В благотворительном корпусе пахло промозглой плесенью, карболкой, плохо выстиранным бельем. На выщербленном каменном полу стояли лужи, железные койки проржавели, и даже сестры, в отличие от общих отделений одетые в серые халаты странноприимниц, казались убогими и нездоровыми.
Федор лежал у стены в низкой сводчатой палате. Он не удивился и не обрадовался, увидев брата: он вообще уже ничему не удивлялся и не радовался. Глянул отсутствующе, и этот взгляд больнее, чем все остальное, резанул Василия Ивановича.
– Феденька, узнаешь меня?
– Узнаю, – тусклым голосом сказал Федор. – Васька-американец.

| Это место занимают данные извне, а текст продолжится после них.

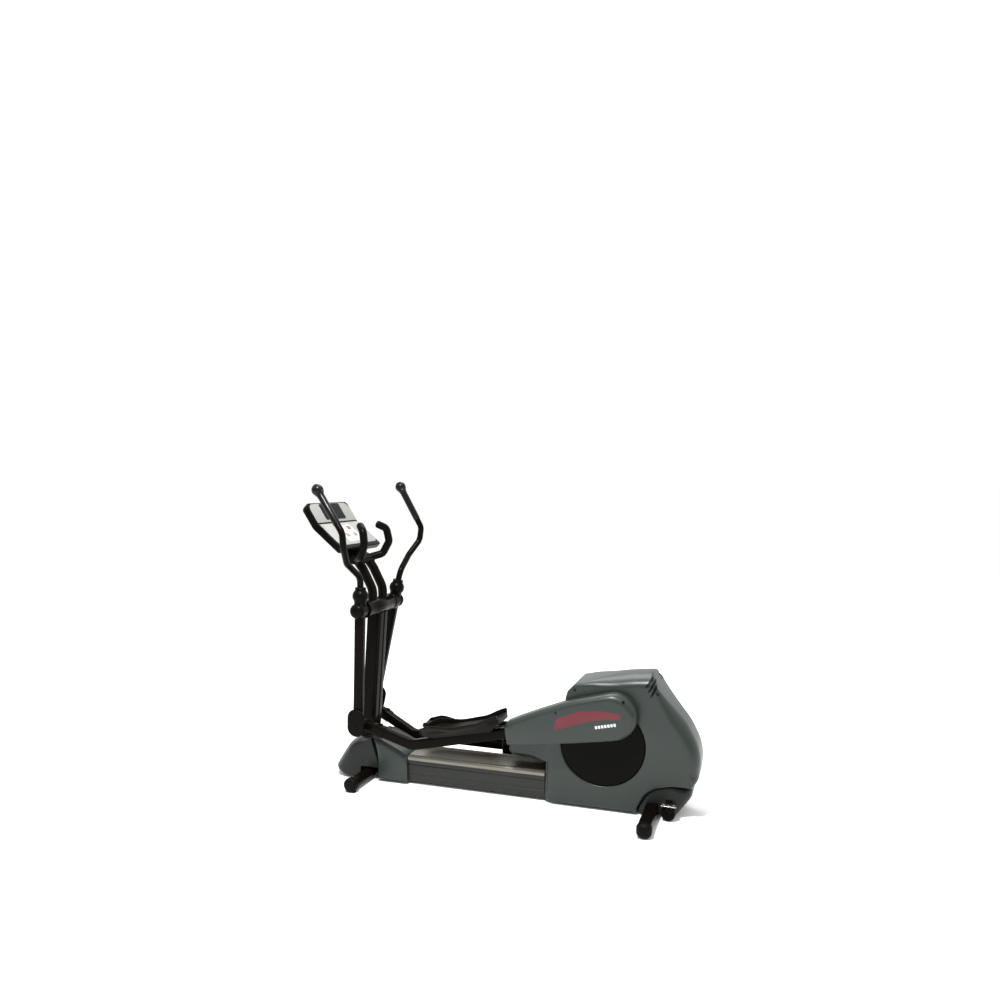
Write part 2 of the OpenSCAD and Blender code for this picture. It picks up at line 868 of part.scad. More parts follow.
lever_cover(left);  // lever_cover_left
lever_cover(right);  // lever_cover_right
pedal(left);  // pedal_left
pedal(right);  // pedal_right
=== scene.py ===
"""Looks of a rear-drive elliptical trainer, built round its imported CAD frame. Metres, floor at z = 0.
The user's left side is -Y. Pieces of the two sides are drawn for the right and mirrored."""
import json
from math import atan2, ceil, cos, hypot, pi, radians, sin, tan

import bmesh
import bpy
from mathutils import Matrix, Vector
from mathutils.bvhtree import BVHTree


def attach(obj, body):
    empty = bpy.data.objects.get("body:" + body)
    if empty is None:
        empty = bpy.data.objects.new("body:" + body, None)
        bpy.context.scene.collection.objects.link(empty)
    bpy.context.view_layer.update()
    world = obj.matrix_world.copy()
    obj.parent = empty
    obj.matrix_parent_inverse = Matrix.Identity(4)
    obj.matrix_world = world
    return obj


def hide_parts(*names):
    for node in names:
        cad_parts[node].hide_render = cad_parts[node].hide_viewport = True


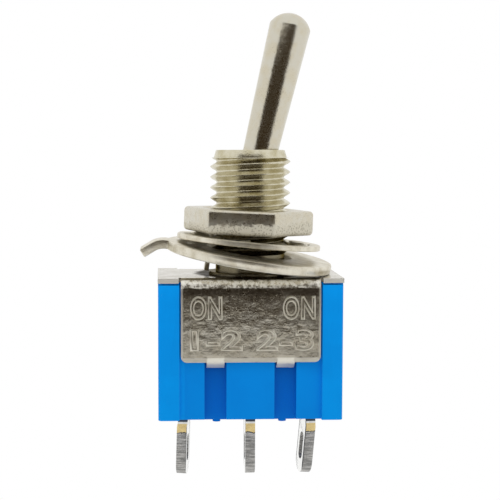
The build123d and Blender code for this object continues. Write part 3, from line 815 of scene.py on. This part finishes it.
def makeFrame():
    size = bracket
    half = size["depth"] / 2
    under = plateTop - size["sheet"]
    fold = size["bendRadius"] - half
    flangeEnd = size["flangeWidth"] / 2
    bottom = plateTop - size["flangeDrop"]
    edge = flangeEnd + size["relief"]
    piece = block("foldedFrame", (-size["width"] / 2, -half, under), (size["width"] / 2, half, plateTop))
    carve(piece, block("bendRelief", (-edge, -half - 1, under - 1), (edge, fold, plateTop + 1)))
    carve(piece, rod("frameHole", size["hole"], under - 1, plateTop + 1, (-size["offset"], 0)))
    # only the front half is shaped, and its mirror is the back half
    editMode(piece, "VERT", "SELECT")
    bpy.ops.mesh.bisect(plane_co=(0, 0, 0), plane_no=(0, 1, 0), clear_outer=True)
    for x in (-flangeEnd, flangeEnd):
        bpy.ops.mesh.select_all(action="SELECT")
        bpy.ops.mesh.bisect(plane_co=(x, 0, 0), plane_no=(1, 0, 0))
    objectMode()
    selectFaces(piece, lambda centre, normal: normal.y < -0.9 and abs(centre.x) < flangeEnd
        and abs(centre.y - fold) < 0.01)
    bpy.ops.mesh.spin(steps=8, angle=radians(90), axis=(-1, 0, 0),
        center=(0, fold, plateTop - size["bendRadius"]))
    pushFaces((0, 0, size["bendRadius"] - size["flangeDrop"]))
    objectMode()
    bevelEdges(piece, size["corner"], 6,
        lambda a, b: abs(a.y - b.y) > 0.1 and max(a.z, b.z) < bottom + 0.01)
    for x in aboutZero(size["crimpSpacing"]):
        addCrimp(piece, x)
    back = copyOf(piece, "frameBack")
    back.scale = (1, -1, 1)
    applyPlace(back)
    piece = joined([piece, back])
    cleanUp(piece)
    softenEdges(piece, 0.045)
    place(piece, move=(size["offset"], 0, 0))
    # this angle keeps the flats flat and the eight steps of the bend smooth
    complete(piece, 20, "housing", "frame_plating", frameMaterial, "frame")


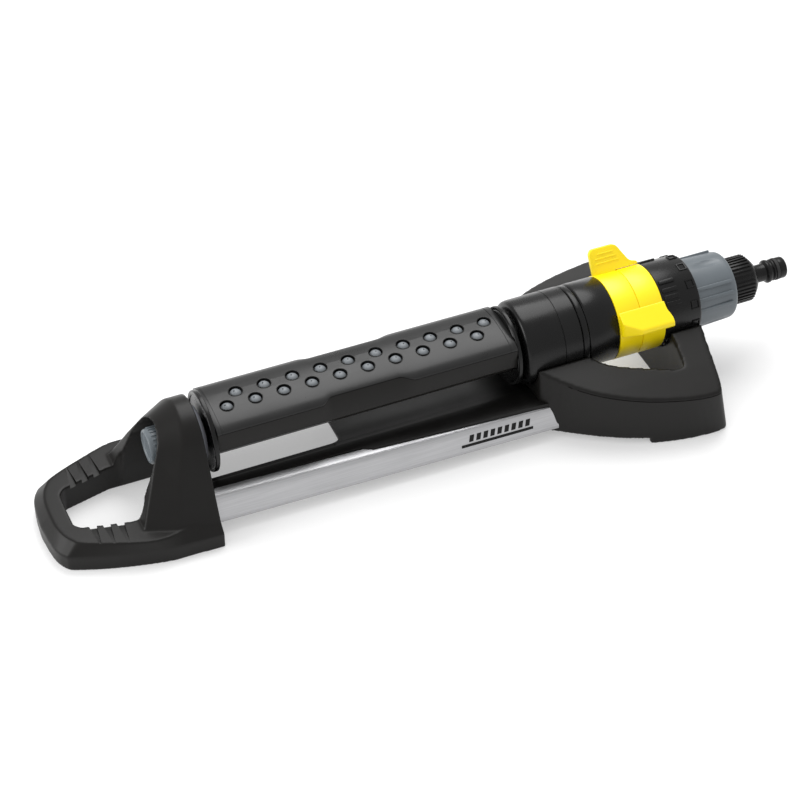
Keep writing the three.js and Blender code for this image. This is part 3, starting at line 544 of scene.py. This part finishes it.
def hand_loop():
    """The opening between the arms, and the tunnel that carries on under the arch."""
    half = [
        (FOOT_LEFT + 19.5, 0), (FOOT_LEFT + 20, 16), (FOOT_LEFT + 24, 20.5), (FOOT_LEFT + 58, 28.5),
        (FOOT_LEFT + 66, 28.5), (FOOT_LEFT + 69, 26)]
    loop = along_z(both_sides(half), FLOOR - 1, 0)
    side = [(28.5, FLOOR - 1), (25.5, ARM_TOP), (22, -4), *arc(20, 10, 90, 10)]
    return loop, along_x(mirrored(side), FOOT_LEFT + 60, FOOT_RIGHT - 20)


def grip_wells():
    """Three wedge-shaped wells in each arm, deep at the opening's edge and running out to nothing."""
    wells = []
    for i in range(3):
        x = FOOT_LEFT + 30 + 9.2 * i
        inner, outer = 20 + 2.2 * i, 42.5 + 2.4 * i
        for side in (-1, 1):
            near = [(x - 1.2, side * inner, ARM_TOP - 3.4), (x + 4.6, side * inner, ARM_TOP - 3.4),
                    (x + 4.6, side * inner, ARM_TOP + 2), (x - 1.2, side * inner, ARM_TOP + 2)]
            far = [(x + 0.6, side * outer, ARM_TOP - 0.1), (x + 2.0, side * outer, ARM_TOP - 0.1),
                   (x + 2.0, side * outer, ARM_TOP + 2), (x + 0.6, side * outer, ARM_TOP + 2)]
            wells.append(lofted([near, far]))
    return wells


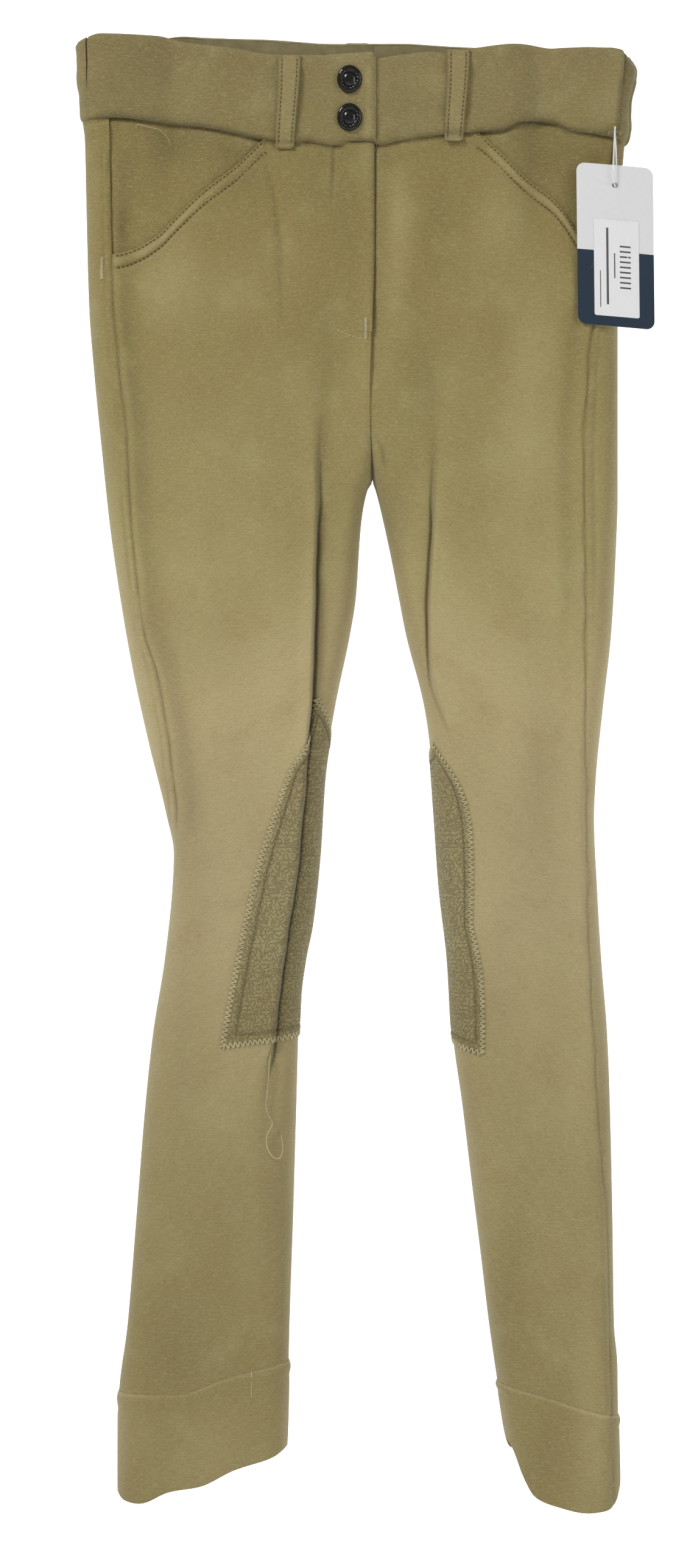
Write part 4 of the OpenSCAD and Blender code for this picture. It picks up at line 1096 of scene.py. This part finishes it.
def fly_stitching():
    """The foot of the fly's J of topstitching, the stitches on the seam below it, and two stray stitches."""
    hook = [(-12.4, -176.4), (-8, -178.6), (-3, -180.6), (1.5, -181.8), (5.6, -182.2)]
    for name, side, body, path, pitch, length, radius, lift in (
            ("fly_hook_stitch", RIGHT, "seat", hook, 2.4, 1.9, 0.26, 0.1),
            ("centre_seam_stitch", LEFT, "seat", [(8.4, -194), (8.6, -217)], 1.5, 0.9, 0.2, 0.1),
            ("stray_stitch_calf", LEFT, "left_shin", [(128, -710.6), (136, -711.6)], 7.0, 8.0, 0.3, 0.1),
            ("stray_stitch_cuff", RIGHT, "right_shin", [(-63.5, -802), (-63.8, -818)], 8.0, 8.5, 0.32, 0.9)):
        place(sewn(name, side, path, PALE_THREAD, pitch, length, radius, lift=lift), body)


def frayed_ends():
    """Ends of the waist seam's thread that have worked loose and lie on the cloth."""
    for k, (side, path) in enumerate((
            (RIGHT, [(-133, -52.2), (-129, -53), (-125, -54.2), (-121, -54.6), (-118.6, -55.8),
                     (-115.6, -58.6), (-113.4, -61.6), (-112.8, -64.4)]),
            (LEFT, [(70, -59.5), (73.5, -60.5), (76, -63), (77, -66)]))):
        places, ups = on_cloth(side, *np.array(path).T)
        place(tube(f"waist_thread_end_{k + 1}", places + ups * 0.3, 0.17, EDGE_THREAD), "seat")


def bar_tack(name, side, x, z0, z1):
    """A dense row of short stitches across a seam's end."""
    zs = np.arange(z0, z1, -0.8)
    places, ups = on_cloth(side, x + 0 * zs, zs)
    runs = np.repeat([[1.0, 0, 0.2]], len(zs), 0)
    place(stitches(name, places + ups * 0.3, runs, ups, 2.2, 0.4, EDGE_THREAD), "seat")


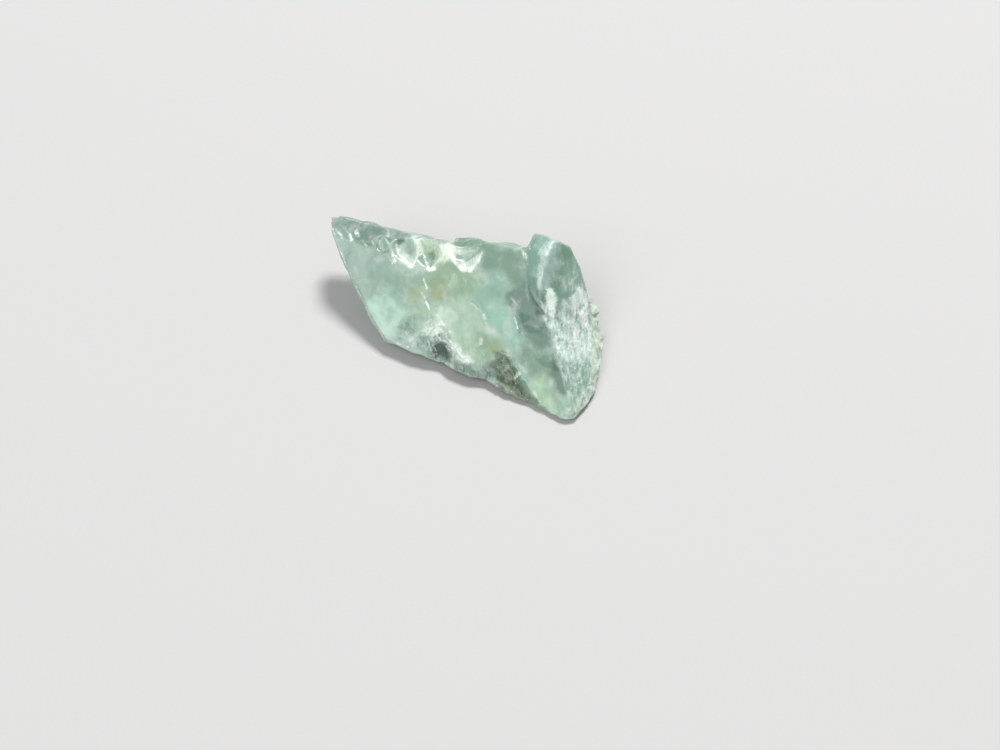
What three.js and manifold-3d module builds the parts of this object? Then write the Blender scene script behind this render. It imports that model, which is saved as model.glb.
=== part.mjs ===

Впопыхах забыли об одежде, а своей у Федора не оказалось. Завернули в казенное одеяло. Серая сестра шла сзади, напоминая:
– Верните, господа, не позабудьте. Уж пожалуйста, верните: больным не хватает.
Всю дорогу Федор молчал, не отвечая на вопросы и ничем не интересуясь: куда везут, зачем, почему. Ему было все безразлично, все существовало точно в ином измерении, а в том, в котором находился он сам, были только воспоминания. И больно ему было не от толчков пролетки, а от этих воспоминаний. Только на квартире он несколько оживился. С видимым удовольствием вымылся, надел чистое белье, безропотно лег в постель.
– Кто эта женщина?
– Моя жена. Екатерина Павловна.
– Милая женщина какая.
– Ах, Федя, Федя! – Василий Иванович смахнул слезу. – За что же тебя-то, а? Тебя-то за что?
– Сейте разумное, доброе, вечное. – Федор медленно улыбнулся. – Сейте, только спасибо вам никто не скажет, не уповайте. Это ошибка, Вася. Поэтическая ошибка.
– Не думай сейчас ни о чем, не думай. Ешь, спи, набирайся сил. Силы – это главное.
– Мысли, как черные мухи, всю ночь не дают мне покою… – Федор помолчал, спросил вдруг: – Я постарел, брат? Да, да, постарел. На сто лет постарел.